Be sure to keep an eye on all of these features. If you lose necessary resources, the building blocks of your Hood will begin to crumble. Flashing red blocks will indicate that a certain item is about to collapse. This means it will no longer produce on its own. One of two lost ‘Hood elements can mean chaos and utter downfall for your city, so make sure to pay extra attention as you build.
Block’Hood is certainly a unique game, especially in that it has different modes with which a person can play. The one you’ll want to hit up first is the Story Mode, easy enough to find as it’s at the top of the menu listing. This is odd though in that it’s not necessarily a Story Mode and is in fact more of a lengthy tutorial session. With five chapters over all, each one goes a little deeper into the mechanics behind Block’Hood so that players get a taste for all of the offered flavors.
Then there’s Sandbox Mode which offers two versions inside of itself: ecology and free roam. Ecology is the main game where you have to counterbalance nature while you utilize resources to the best of your Hood’s interest. This will include both humans and wildlife for the best symbiosis in gameplay. The other version, free roam, is exactly what it sounds. Play the game without restrictions or challenges and simply build away. This could be appealing for some, but one must be aware that there’s a high possibility that the game could get stale quickly as it offers nothing for the player to work against.
Welcome to Block’Hood! Population: You!
If these things by themselves are still not appealing enough, but the game intrigues you, fear not! Block’Hood offers the player a challenge mode with various goals to meet in preset amounts of time. These may include, but are not limited to: maintaining a certain amount of water, determining the base for your Hood’s economy, and so on. Challenges are ranked based on their difficulty as well, so the player will know what they’re getting into ahead of time.

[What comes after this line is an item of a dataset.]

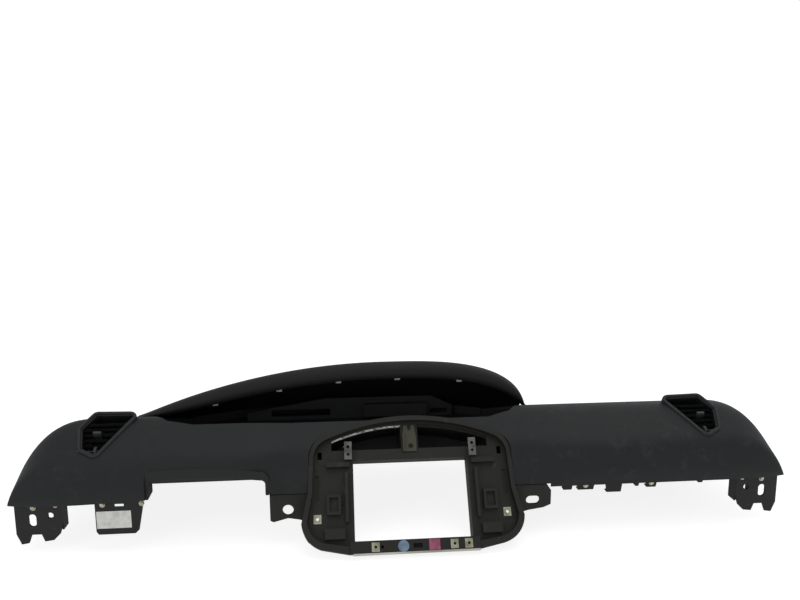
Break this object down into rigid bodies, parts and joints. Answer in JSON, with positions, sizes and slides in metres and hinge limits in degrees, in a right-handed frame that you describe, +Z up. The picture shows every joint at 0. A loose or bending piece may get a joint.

Block’Hood is not without its issues, however. I’m hopeful that this is because my copy was a review version and didn’t include certain features. Regardless, the most prevalent issue is that completing story mode became suddenly nearly unattainable upon the final chapter. Specificity is not one of the game’s strong suits. While that’s forgivable in terms of figuring out what needs to be done, it’s less so when you’re still working at the behest of the game’s instructions. Be careful to obey all of the directions the game gives you, but weary of how, as they can ensnare you if you’re inattentive.
With that, the fact that the story mode doubles as a second tutorial is somewhat vexing as well. Neither seems to manage all of the mechanics of the game perfectly either, which means you’ll still be left wondering how a lot of things work when it comes to flying solo.
Go Green to Save Green
I feel that it’s worth mentioning that I attempted challenge mode also. The easiest one too, which was to obtain 250 units of water. I couldn’t complete it, and I’m fairly comfortable now (finally) with my knowledge of the game’s mechanics. I have no idea what I was doing wrong. It should go without say that this was frustrating. I questioned if there was a bug, or if this aspect of the game just wasn’t complete.
Block’Hood is certainly an interesting addition to the community building/resource management genre. While it might not be the first in a series of game styles that I’d recommend, the aesthetic and mood is certainly one worth mentioning. The eco-friendly angle that the game tries to emphasize is optional. However, it is the best way to complete goals and save money.
The game could burn a gamer out pretty quickly though. Over time it becomes more of a juggle between resources and production than about actually building anything. You can choose to work more with nature and animals than humans, or have a healthy mix of the two.
This blocky world is more or less your oyster and in your hands. Do with it what you will, just remember how mother nature can turn.
Final Verdict: 3 / 5
Available on: PC (reviewed); Publisher: Developer Digital ; Developer: Plethora-Project LLC; Players: 1 ; Released: March 10, 2017 ; ESRB: E for Everyone ; MSRP: $9.99
Full disclosure: This review is based on a PC review copy of Block’Hood given to HeyPoorPlayer by the publisher.